Penetapan hukum weton dengan menggunakan ‘urf (tradisi) sebenarnya mengembalikan hukum sesuatu pada hukum asalnya. Hal ini sesuai dengan sebuah kaidah yang berbunyi:
الأصل في الأشياء الإباحة حتى يدل الدليل على التحريم
Artinya: Pada dasarnya hukum segala sesuatu adalah boleh, hingga ada dalil yang mengharamkannya.”
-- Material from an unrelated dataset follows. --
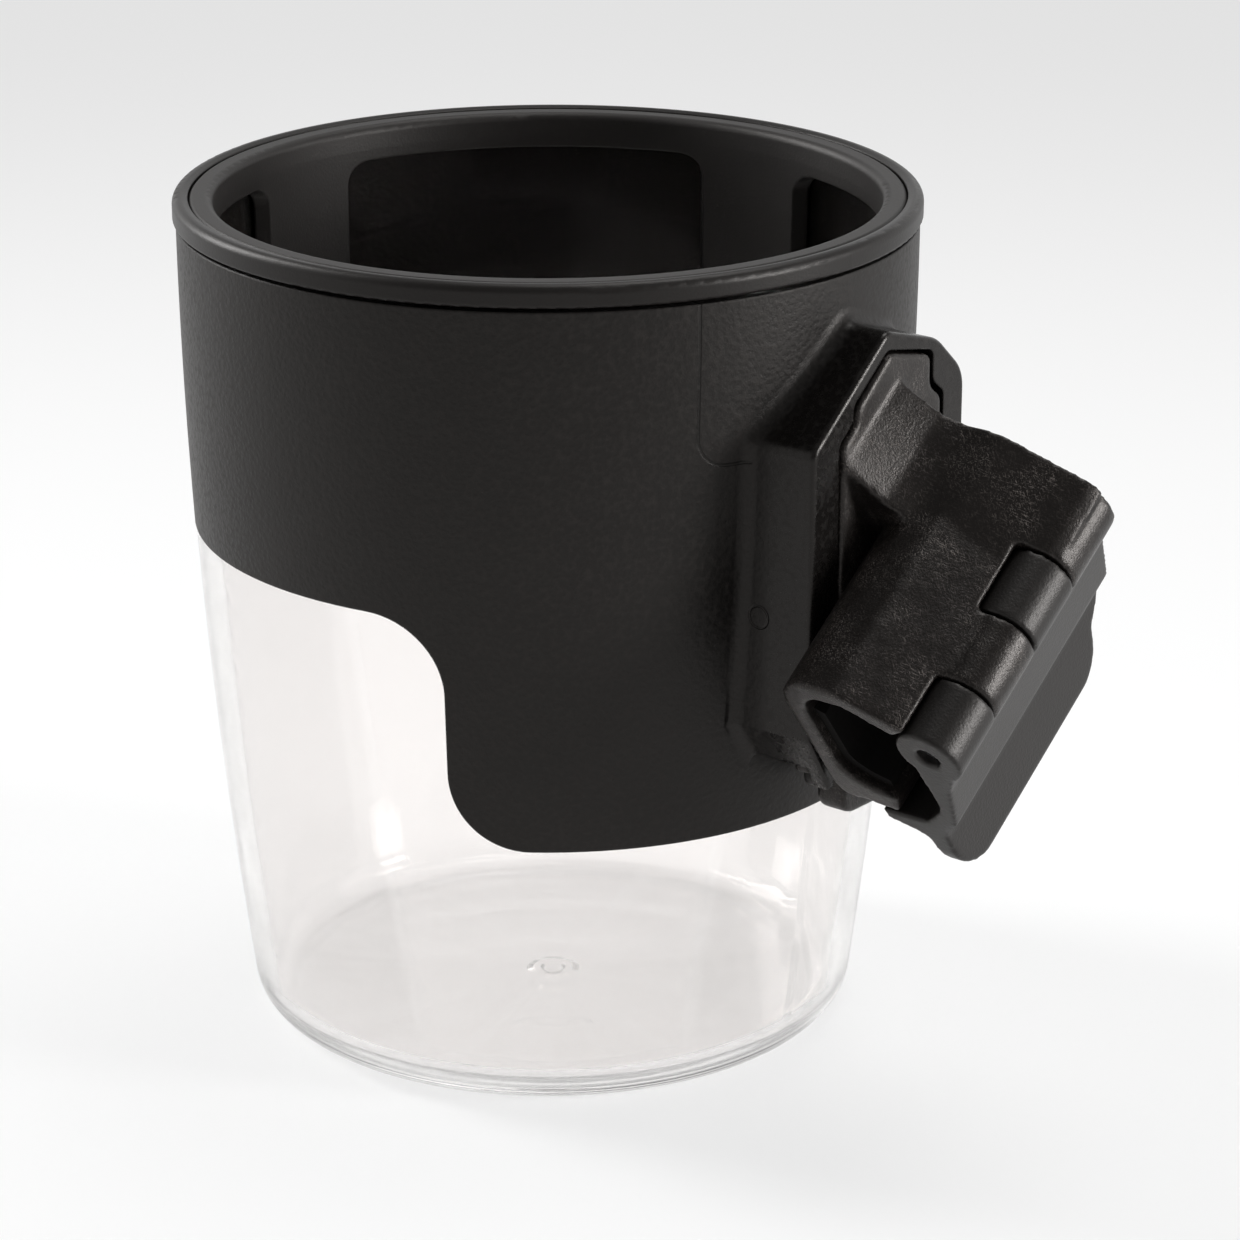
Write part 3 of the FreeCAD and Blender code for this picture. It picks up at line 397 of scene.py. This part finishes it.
class CUPHOLDER_OT_stage(bpy.types.Operator):
    """Set up the pale floor, the white room, the soft lights and the camera"""

    bl_idname = "cupholder.stage"
    bl_label = "Studio"

    def execute(self, context):
        studio = context.scene.cup_holder_studio
        self.add_floor(studio)
        self.add_room(context, studio)
        self.add_lights(studio)
        self.add_camera(context, studio)
        context.scene.view_settings.view_transform = "Standard"
        return {"FINISHED"}

    def add_floor(self, studio):
        """A round pale floor under the foot, which also glows a little."""
        mesh = bpy.data.meshes.new("floor")
        shape = bmesh.new()
        bmesh.ops.create_circle(shape, cap_ends=True, segments=64, radius=studio.floor_size)
        bmesh.ops.translate(shape, vec=(0, 0, CAD_LOW.z), verts=shape.verts)
        shape.to_mesh(mesh)
        shape.free()
        floor = link_object("floor", mesh)
        finish = Finish("floor_white")
        white = studio.floor_white
        mesh.materials.append(finish.surface(
            Base_Color=(white, white, white, 1), Roughness=0.8, Specular_IOR_Level=0.0,
            Emission_Color=(1, 1, 1, 1), Emission_Strength=studio.floor_glow))

    def add_room(self, context, studio):
        """A white room, dim behind the camera and at its ceiling."""
        world = bpy.data.worlds.new("white_room")
        world.use_nodes = True
        graph = Graph(world.node_tree)
        graph.tree.nodes.clear()
        x, y, z = graph.split(graph.node("ShaderNodeTexCoord", {}, {}, "Generated"))
        towards = x * math.cos(studio.azimuth) + y * math.sin(studio.azimuth)
        dimming = towards.step(0.15, 0.95) * (1 - z.step(0.25, 0.8))
        open_wall = studio.sky - dimming * (studio.sky - studio.dim)
        high = z.step(0.25, 0.85)
        strength = open_wall * (1 - high) + studio.zenith * high
        light = graph.node(
            "ShaderNodeBackground", {}, {"Color": (1, 1, 1, 1), "Strength": strength}, "Background")
        out = graph.tree.nodes.new("ShaderNodeOutputWorld")
        graph.tree.links.new(light.socket, out.inputs["Surface"])
        context.scene.world = world

    def add_lights(self, studio):
        """A softbox overhead and a strip light at each side."""
        middle = (CAD_LOW + CAD_HIGH) / 2
        softbox = middle + Vector((0.0, 0.30, 0.9))
        left = middle + Vector((-0.80, -0.20, 0.45))
        right = middle + Vector((0.78, 0.34, 0.17))
        power = studio.side_light
        self.add_light("softbox_top", softbox, middle, 0.5, 0.5, studio.top_light)
        self.add_light("strip_left", left, middle, 0.25, 0.8, power * LEFT_SHARE)
        self.add_light("strip_right", right, middle, 0.2, 0.3, power * RIGHT_SHARE)

    def add_light(self, name, place, target, width, height, power):
        """One rectangular light that faces a point."""
        data = bpy.data.lights.new(name, "AREA")
        data.shape = "RECTANGLE"
        data.size = width
        data.size_y = height
        data.energy = power
        data.spread = LIGHT_SPREAD
        lamp = bpy.data.objects.new(name, data)
        bpy.context.scene.collection.objects.link(lamp)
        lamp.location = place
        lamp.rotation_euler = (target - place).to_track_quat("-Z", "Y").to_euler()

    def add_camera(self, context, studio):
        """The camera, looking back at the aim along its azimuth and elevation."""
        data = bpy.data.cameras.new("camera")
        data.sensor_width = 36
        data.lens = studio.lens
        data.clip_start = 0.02
        data.clip_end = 30
        camera = bpy.data.objects.new("camera", data)
        context.scene.collection.objects.link(camera)
        level = math.cos(studio.elevation)
        back = Vector((level * math.cos(studio.azimuth), level * math.sin(studio.azimuth),
                       math.sin(studio.elevation)))
        camera.location = Vector(studio.aim) + back * studio.distance
        camera.rotation_euler = (-back).to_track_quat("-Z", "Y").to_euler()
        context.scene.camera = camera


def link_object(name, mesh):
    """Puts a mesh in the scene under a name."""
    made = bpy.data.objects.new(name, mesh)
    bpy.context.scene.collection.objects.link(made)
    return made


def moulded_copy(node, body, voxel, passes, material):
    """A copy of a CAD node with the softened edges and blends that moulding leaves."""
    source = NODES[node].data.copy()
    shape = bmesh.new()
    shape.from_mesh(source)
    bmesh.ops.remove_doubles(shape, verts=shape.verts, dist=MERGE_DISTANCE)
    shape.to_mesh(source)
    shape.free()
    rough = link_object(node + "_rough", source)
    remesh = rough.modifiers.new("voxels", "REMESH")
    remesh.mode = "VOXEL"
    remesh.voxel_size = voxel
    soften = rough.modifiers.new("soften", "SMOOTH")
    soften.factor = SMOOTHING
    soften.iterations = passes
    bpy.context.view_layer.update()
    finished = rough.evaluated_get(bpy.context.evaluated_depsgraph_get())
    mesh = bpy.data.meshes.new_from_object(finished)
    bpy.data.objects.remove(rough)
    mesh.name = node + "_moulded"
    mesh.materials.clear()
    mesh.materials.append(material)
    mesh.shade_smooth()
    piece = link_object(node + "_moulded", mesh)
    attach(piece, body)
    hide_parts(node)


class CUPHOLDER_OT_tumbler(bpy.types.Operator):
    """Finish the clear cup"""

    bl_idname = "cupholder.tumbler"
    bl_label = "Clear cup"

    def execute(self, context):
        paint("tumbler", clear_plastic(context.scene.cup_holder_plastic))
        return {"FINISHED"}


class CUPHOLDER_OT_sleeve(bpy.types.Operator):
    """Finish the grained sleeve and its socket"""

    bl_idname = "cupholder.sleeve"
    bl_label = "Sleeve"

    def execute(self, context):
        paint("sleeve", grained_black(context.scene.cup_holder_plastic))
        return {"FINISHED"}


class CUPHOLDER_OT_rim(bpy.types.Operator):
    """Finish the rim ring and the windowed liner"""

    bl_idname = "cupholder.rim"
    bl_label = "Rim and liner"

    def execute(self, context):
        plastic = context.scene.cup_holder_plastic
        paint("rim_ring", satin_black(plastic))
        paint("liner", satin_black(plastic, "liner_black", 0.44, 0.025 * MM, 1.2, 0.34))
        return {"FINISHED"}


class CUPHOLDER_OT_clamp(bpy.types.Operator):
    """Finish the clamp's body, jaw and pads"""

    bl_idname = "cupholder.clamp"
    bl_label = "Clamp"

    def execute(self, context):
        plastic = context.scene.cup_holder_plastic
        nylon = fibre_black(plastic)
        satin = satin_black(plastic, "jaw_black", 0.36, 0.045 * MM, 1.0, 0.34)
        rubber = soft_rubber(plastic)
        paint("clamp_body", nylon)
        paint("clamp_jaw", satin)
        paint("body_pad", rubber)
        paint("jaw_pad", rubber)
        moulded_copy("clamp_body", "clamp", CLAMP_VOXEL, CLAMP_PASSES, nylon)
        moulded_copy("clamp_jaw", "jaw", JAW_VOXEL, JAW_PASSES, satin)
        return {"FINISHED"}


class CUPHOLDER_OT_latch(bpy.types.Operator):
    """Finish the release latch, its leaf spring and the steel pins"""

    bl_idname = "cupholder.latch"
    bl_label = "Latch and pins"

    def execute(self, context):
        steel = bright_steel()
        paint("release_latch", satin_black(context.scene.cup_holder_plastic, "acetal_black", 0.3))
        for node in ("hinge_pin", "latch_pin", "latch_spring"):
            paint(node, steel)
        return {"FINISHED"}


class CUPHOLDER_PT_panel(bpy.types.Panel):
    """Steps that finish the cup holder, with its sizes and colours."""

    bl_idname = "CUPHOLDER_PT_panel"
    bl_label = "Cup Holder"
    bl_space_type = "VIEW_3D"
    bl_region_type = "UI"
    bl_category = "Cup Holder"

    def draw(self, context):
        for step in STEPS:
            self.layout.operator(step.bl_idname)
        for group in (context.scene.cup_holder_plastic, context.scene.cup_holder_studio):
            for name in group.bl_rna.properties.keys()[2:]:
                self.layout.prop(group, name)


STEPS = (
    CUPHOLDER_OT_stage,
    CUPHOLDER_OT_tumbler,
    CUPHOLDER_OT_sleeve,
    CUPHOLDER_OT_rim,
    CUPHOLDER_OT_clamp,
    CUPHOLDER_OT_latch,
)
CLASSES = (PlasticSettings, StudioSettings, *STEPS, CUPHOLDER_PT_panel)


def register():
    for item in CLASSES:
        bpy.utils.register_class(item)
    bpy.types.Scene.cup_holder_plastic = bpy.props.PointerProperty(type=PlasticSettings)
    bpy.types.Scene.cup_holder_studio = bpy.props.PointerProperty(type=StudioSettings)


def unregister():
    del bpy.types.Scene.cup_holder_plastic
    del bpy.types.Scene.cup_holder_studio
    for item in reversed(CLASSES):
        bpy.utils.unregister_class(item)


def main():
    register()
    for step in STEPS:
        group, name = step.bl_idname.split(".")
        getattr(getattr(bpy.ops, group), name)()


if __name__ == "__main__":
    main()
Jika kita menyikapi begitu, sebagian ulama memperbolehkan. Ini bisa kita lihat dalam kitab Ghayatu Talkhishi Al-Murad min Fatawi ibn Ziyad, Hamisy Bughyatul Mustarsyidin, hal. 206;
مسألة: إذا سأل رجل آخر: هل ليلة كذا أو يوم كذا يصلح للعقد أو النقلة؟ فلا يحتاج إلى جواب، لأن الشارع نهى عن اعتقاد ذلك وزجر عنه زجراً بليغاً، فلا عبرة بمن يفعله، وذكر ابن الفركاح عن الشافعي أنه إن كان المنجم يقول ويعتقد أنه لا يؤثر إلا الله، ولكن أجرى الله العادة بأنه يقع كذا عند كذا، والمؤثر هو الله عز وجل، فهذا عندي لا بأس به، وحيث جاء الذم يحمل على من يعتقد تأثير النجوم وغيرها من المخلوقات
Artinya: Jika seorang bertanya kepada orang lain, apakah malam tertentu atau hari tertentu cocok untuk akad nikah atau pindah rumah? Maka tidak perlu dijawab, karena syariat melarang meyakini hal yang demikian itu bahkan sangat menentang orang yang melakukannya. Ibnul Farkah menyebutkan sebuah riwayat dari Imam Syafii bahwa jika ahli astrologi berkata dan meyakini bahwa yang mempengaruhi adalah Allah, dan Allah yang menjalankan kebiasaan bahwa terjadi demikian di hari demikian sedangkan yang mempengaruhi adalah Allah. Maka hal ini menurut saya tidak apa-apa, karena yang dicela apabila meyakini bahwa yang berpengaruh adalah nujum dan makhluk-makhluk (bukan Allah).
Menurut Ibn Ziyad, perhitungan weton itu tidak menjadi masalah selama ia masih meyakini bahwa hanya Allah lah yang mengatur semua urusan manusia dan meyakini bahwa tugas manusia hanyalah berusaha sedang hasilnya dipasrahkan 100% seutuhnya kepada Allah SWT.
Kesimpulan
Pada intinya boleh menggunakan konsep weton dalam pernikahan karena ia bagian dari bentuk ikhtiyar/usaha manusia, tetapi jangan sampai menciderai syariat Islam yakni dengan meyakini bahwa jika tidak mengikuti perhitungan weton maka ia akan celaka atau hidupnya akan menderita dan sengsara. Seseorang harus tetap meyakini bahwa semua hari/waktu adalah baik bagi Allah SWT. Sebagian masyarakat Jawa masih menggunakan perhitungan weton, namun juga tidak sedikit yang sudah meninggalkannya.